Finally solving the performance problem
Posted in Technology on 2008-07-06 14:49
Lamps, Wittelsbach Residence, München
I wrote about the performance problems the tmphoto application had suffered from, and my failed attempts to fix them. I decided that the problem was that I'd set out to solve the problems without really knowing what the cause was, since reducing traffic by 55% obviously wasn't going to rescue the site. So the solution must be to do some proper research first, and then try to solve it.
Finding the problem
The application is written using the OKS, and uses tolog queries to extract information from the topic map. An obvious place to start was to profile the tolog queries used by the application to see if one of them might be the source of the problem. I'd already adapted the SQL query profiler in our product so that it also profiled tolog queries, so this was easy to do.
I figured it would also be a good idea to try to approximate the traffic that the real server was seeing, so I wrote a 10-line Python script to just sequentially replay requests from the server logs. I let this run for some thousand requests, then looked at the profile report. That was pretty unambiguous: two queries took up 97.8% of the time the application had spent on queries.
The two queries were the queries on the photo page that find the previous and next photo. To see what the effect would be of improving these, I went back to the Python script and made it compute the number of requests it got through per second. 3.1 per second, it reported, which isn't much. So I commented out the previous and next buttons, reloaded in the browser (to recompile the JSP) and ran it again. This time the script managed 48 requests per second. So clearly this was the place to start looking.
The two queries are actually rather complex, but the complexity comes from filtering out hidden photos for people who have not logged in. If this complexity is taken out, the queries basically look like this:
last-modified-at($PHOTO, $DATE), $DATE > %time% /* more code to remove hidden photos */ order by $DATE limit 1?

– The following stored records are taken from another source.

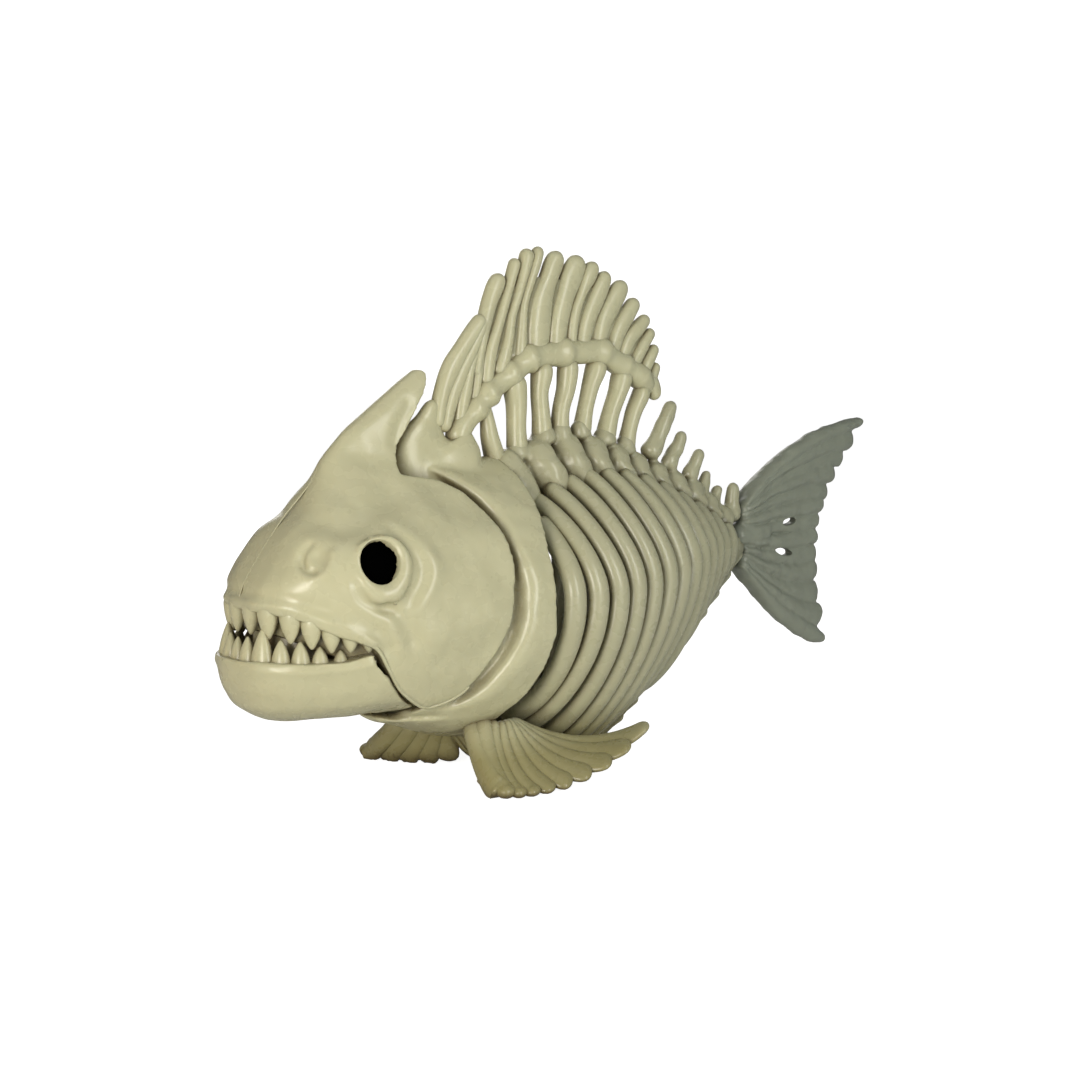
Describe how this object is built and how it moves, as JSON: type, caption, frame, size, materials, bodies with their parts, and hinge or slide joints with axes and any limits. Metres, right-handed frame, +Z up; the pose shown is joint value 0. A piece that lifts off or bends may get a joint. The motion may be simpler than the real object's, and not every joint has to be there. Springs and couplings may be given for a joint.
{
  "type": "fish skeleton",
  "caption": "Standing moulded fish skeleton decoration: gaping toothed head, collar, vertebrae, curved ribs on a belly keel, ridged dorsal, breast and tail fins.",
  "frame": {"origin": "on the floor, under the middle of the bounding box", "axes": "+Z up, the snout points to -X and the tail to +X, the fish's left side faces -Y"},
  "size_m": [0.3306, 0.105, 0.2021],
  "materials": {
    "bone_plastic": "satin moulded bone colour",
    "bone_plastic_shade": "satin moulded bone colour, greyer",
    "tail_plastic": "satin moulded grey",
    "black_eye": "matt black"
  },
  "bodies": {
    "root": {"skull": "bone_plastic", "lower_jaw": "bone_plastic", "eye_left": "black_eye", "eye_right": "black_eye", "shoulder_girdle": "bone_plastic", "spine": "bone_plastic_shade", "ribs_left": "bone_plastic_shade", "ribs_right": "bone_plastic_shade", "dorsal_fin": "bone_plastic_shade", "pectoral_fin_left": "bone_plastic_shade", "pectoral_fin_right": "bone_plastic_shade", "tail_fin": "tail_plastic"}
  },
  "joints": []
}
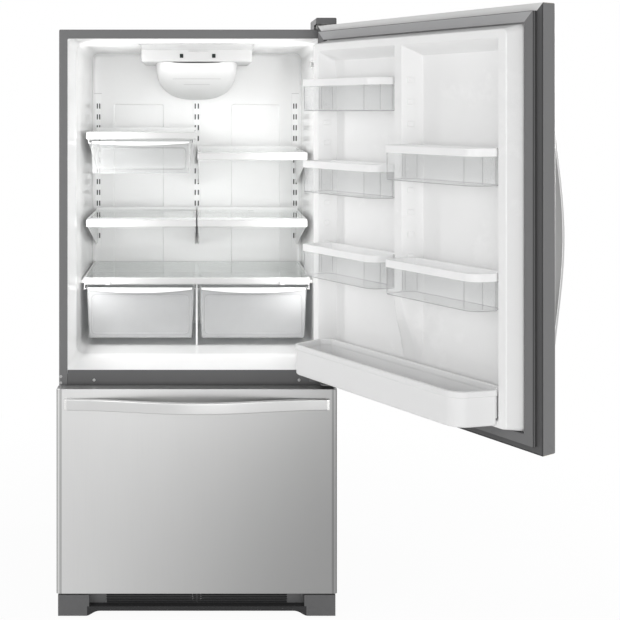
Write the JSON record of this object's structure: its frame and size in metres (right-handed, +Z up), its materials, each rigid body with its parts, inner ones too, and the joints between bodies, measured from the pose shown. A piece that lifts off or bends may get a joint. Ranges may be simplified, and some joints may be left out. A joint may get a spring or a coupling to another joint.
{
  "type": "bottom freezer refrigerator",
  "caption": "Stainless refrigerator with a right-hung fresh food door over a pull-out freezer drawer, glass shelves, clear drawers and door bins.",
  "frame": {"origin": "on the floor at mid width, in the plane of the cabinet's front flange", "axes": "+Z up, +X to the right seen from the front, -Y towards the user"},
  "size_m": [1.2988, 1.4229, 1.774],
  "materials": {
    "case_paint": "satin grey paint",
    "steel_sheet": "galvanised sheet",
    "stainless": "vertical brushed",
    "foam": "matte foam",
    "liner_white": "satin white",
    "trim_white": "satin white",
    "clear_plastic": "clear",
    "pane": "clear",
    "gasket_rubber": "matte",
    "dark_plastic": "textured dark grey",
    "grey_plastic": "textured grey",
    "shelf_steel": "white epoxy paint",
    "zinc_steel": "zinc plated",
    "copper_aluminium": "bare fins",
    "black_metal": "black enamel",
    "display": "dark lens",
    "bulb": "frosted",
    "nylon": "nylon"
  },
  "bodies": {
    "cabinet": {"cabinet_wrapper": "case_paint", "back_panel": "steel_sheet", "base_frame": "steel_sheet", "cabinet_foam": "foam", "fresh_food_liner": "liner_white", "freezer_liner": "liner_white", "mullion_bar": "case_paint", "shelf_tracks": "shelf_steel", "shelf_frames": "trim_white", "shelf_glass": "pane", "shelf_brackets": "shelf_steel", "crisper_cover": "trim_white", "crisper_cover_glass": "pane", "control_housing": "trim_white", "control_windows": "display", "light_cover": "trim_white", "light_bulb": "bulb", "top_hinge": "zinc_steel", "top_hinge_cover": "grey_plastic", "centre_hinge": "zinc_steel", "screws": "zinc_steel", "base_grille": "dark_plastic", "levelling_legs": "zinc_steel", "compressor": "black_metal", "condenser": "copper_aluminium", "evaporator": "copper_aluminium", "evaporator_cover": "liner_white", "rear_cover": "steel_sheet", "drain_pan": "dark_plastic", "slide_cabinet_members": "zinc_steel"},
    "door": {"door_skin": "stainless", "door_foam": "foam", "door_liner": "liner_white", "door_gasket": "gasket_rubber", "door_handle": "stainless", "door_hinge_bushes": "nylon", "door_bins_left": "clear_plastic", "door_bins_right": "clear_plastic", "gallon_bin": "trim_white"},
    "drawer": {"drawer_skin": "stainless", "drawer_foam": "foam", "drawer_liner": "liner_white", "drawer_gasket": "gasket_rubber", "drawer_handle": "stainless", "drawer_frame": "zinc_steel", "freezer_bin": "trim_white"},
    "slide_middle": {"slide_middle_members": "zinc_steel"},
    "tray": {"freezer_tray": "trim_white"},
    "crisper_left": {"crisper_left": "clear_plastic"},
    "crisper_right": {"crisper_right": "clear_plastic"},
    "humidity_left": {"humidity_slider_left": "trim_white"},
    "humidity_right": {"humidity_slider_right": "trim_white"},
    "deli": {"deli_drawer": "clear_plastic"},
    "button_left": {"control_button_left": "trim_white"},
    "button_right": {"control_button_right": "trim_white"},
    "switch": {"light_switch": "nylon"},
    "condenser_blades": {"condenser_fan": "dark_plastic"},
    "evaporator_blades": {"evaporator_fan": "dark_plastic"},
    "rear_wheels": {"rear_rollers": "nylon"},
    "front_wheels": {"front_rollers": "nylon"}
  },
  "joints": [
    {"name": "door_swing", "type": "hinge", "parent": "cabinet", "child": "door", "pos_m": [0.392, -0.036, 1.2215], "axis": [0, 0, 1], "range_deg": [-122.4, 7.6]},
    {"name": "freezer_drawer_slide", "type": "slide", "parent": "cabinet", "child": "drawer", "axis": [0, -1, 0], "range_m": [0, 0.42]},
    {"name": "slide_middle_run", "type": "slide", "parent": "cabinet", "child": "slide_middle", "axis": [0, -1, 0], "range_m": [0, 0.21]},
    {"name": "tray_slide", "type": "slide", "parent": "drawer", "child": "tray", "axis": [0, 1, 0], "range_m": [0, 0.12]},
    {"name": "crisper_left_slide", "type": "slide", "parent": "cabinet", "child": "crisper_left", "axis": [0, -1, 0], "range_m": [0, 0.26]},
    {"name": "crisper_right_slide", "type": "slide", "parent": "cabinet", "child": "crisper_right", "axis": [0, -1, 0], "range_m": [0, 0.26]},
    {"name": "deli_slide", "type": "slide", "parent": "cabinet", "child": "deli", "axis": [0, -1, 0], "range_m": [0, 0.2]},
    {"name": "humidity_left_slide", "type": "slide", "parent": "cabinet", "child": "humidity_left", "axis": [1, 0, 0], "range_m": [0, 0.048]},
    {"name": "humidity_right_slide", "type": "slide", "parent": "cabinet", "child": "humidity_right", "axis": [-1, 0, 0], "range_m": [0, 0.048]},
    {"name": "button_left_press", "type": "slide", "parent": "cabinet", "child": "button_left", "axis": [0, 1, 0], "range_m": [0, 0.001], "stiffness_N_per_m": 600},
    {"name": "button_right_press", "type": "slide", "parent": "cabinet", "child": "button_right", "axis": [0, 1, 0], "range_m": [0, 0.001], "stiffness_N_per_m": 600},
    {"name": "light_switch_press", "type": "slide", "parent": "cabinet", "child": "switch", "axis": [0, 1, 0], "range_m": [0, 0.004], "stiffness_N_per_m": 300},
    {"name": "condenser_fan_spin", "type": "hinge", "parent": "cabinet", "child": "condenser_blades", "pos_m": [0.042, 0.583, 0.15], "axis": [1, 0, 0], "continuous": true},
    {"name": "evaporator_fan_spin", "type": "hinge", "parent": "cabinet", "child": "evaporator_blades", "pos_m": [0, 0.514, 0.566], "axis": [0, 1, 0], "continuous": true},
    {"name": "rear_wheels_roll", "type": "hinge", "parent": "cabinet", "child": "rear_wheels", "pos_m": [0.384, 0.64, 0.022], "axis": [1, 0, 0], "continuous": true},
    {"name": "front_wheels_roll", "type": "hinge", "parent": "cabinet", "child": "front_wheels", "pos_m": [0.384, 0.096, 0.0195], "axis": [1, 0, 0], "continuous": true}
  ],
  "couplings": [
    {"joint": "slide_middle_run", "follows": "freezer_drawer_slide", "ratio": 0.5}
  ]
}
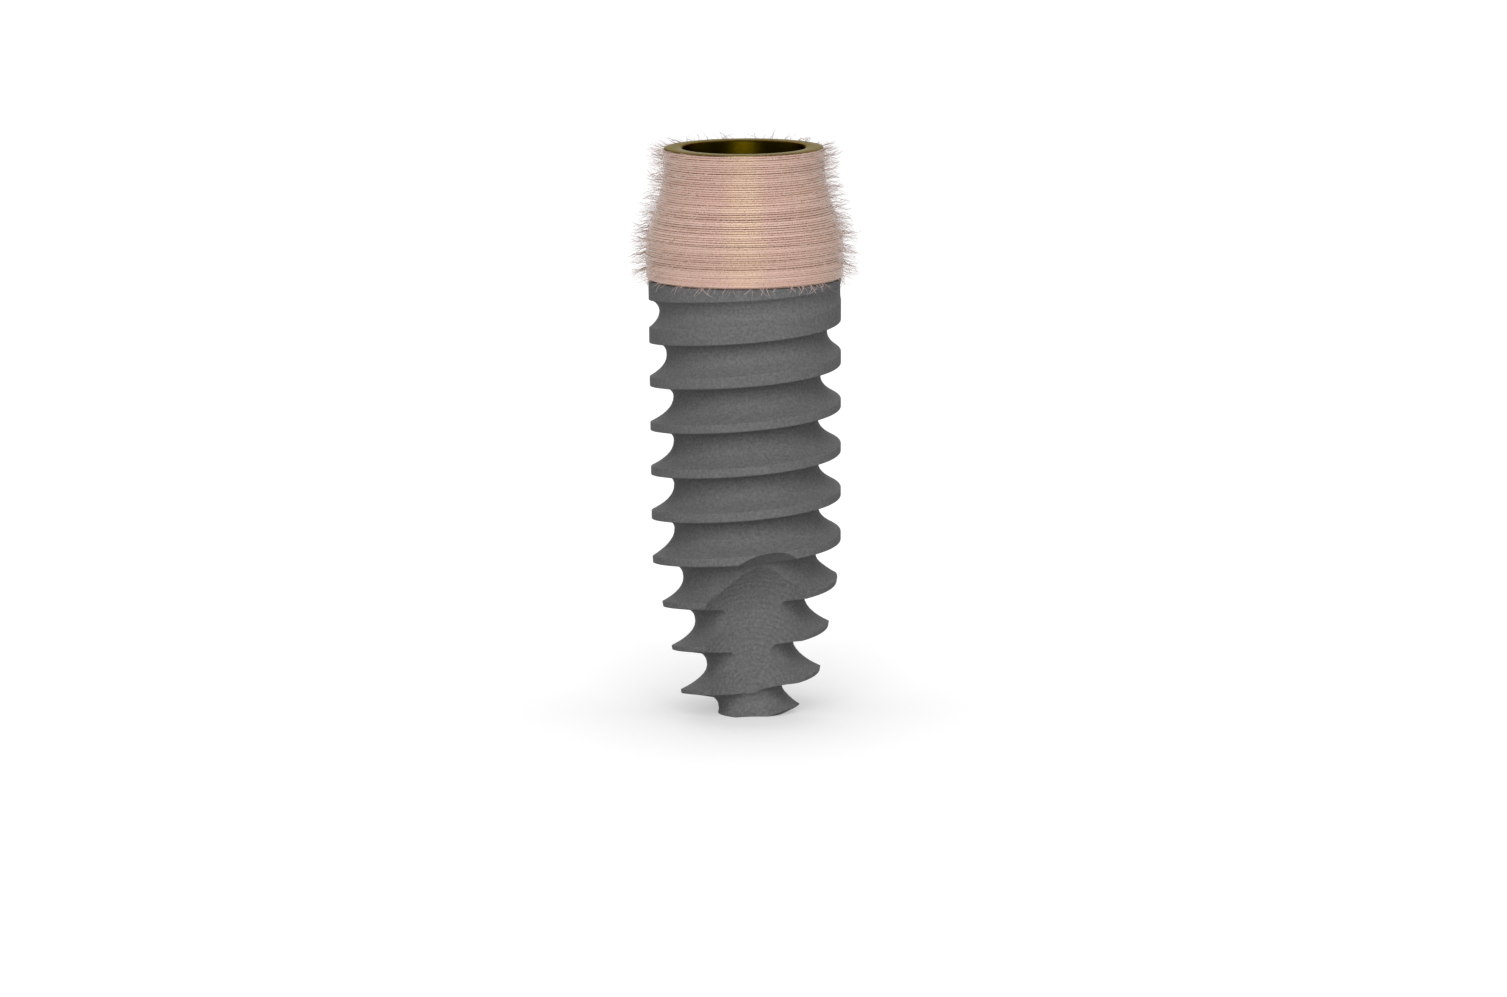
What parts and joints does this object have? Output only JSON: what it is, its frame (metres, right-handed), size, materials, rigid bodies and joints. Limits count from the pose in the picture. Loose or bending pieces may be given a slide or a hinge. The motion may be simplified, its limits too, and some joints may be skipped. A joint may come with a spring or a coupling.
{
  "type": "dental implant",
  "caption": "Tapered self-tapping dental implant fixture with a hexagon socket and a collar wrapped in fine pink fibre with loose hairs.",
  "frame": {"origin": "centre of the flat tip, on the axis", "axes": "+Z along the axis, from the tip to the rim; the first of the three cutting flutes faces -Y"},
  "size_m": [0.0052, 0.0052, 0.0128],
  "materials": {
    "blasted_titanium": "grit-blasted titanium, with the rim and the socket anodised to an olive gold",
    "pink_fibre": "fine matt fibre, wound in close turns with loose ends"
  },
  "bodies": {
    "root": {"implant_body": "blasted_titanium", "collar_fibre_wrap": "pink_fibre"}
  },
  "joints": []
}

tolog works pretty much like Prolog (and even more like Datalog), but variables are indicated with a $ prefix. So the first line says to find all combinations of photos and the datetime they were taken (because both parameters are variables). The second line compares the retrieved datetime with the parameter time (which is the time of the current photo) and keeps only the ones that are later. Then it sorts by datetime and keeps only the first. In other words: the query finds the photo with the lowest datetime that's bigger than that of the current photo. So it finds the next photo.
The trouble is that when we do a trace of the query (I've set time to "2007-00-00"), we find that it actually performs the query in the way described above:
ENTER (1): lastmod($PHOTO, $DATE) LEAVE (0.011, 8572) ENTER (8572): >($DATE, 2007-00-00) LEAVE (0.0030, 4092) /* filtering performed here, taking lots of time, because it's chewing thousands of rows */ ENTER order by LEAVE (0.0050)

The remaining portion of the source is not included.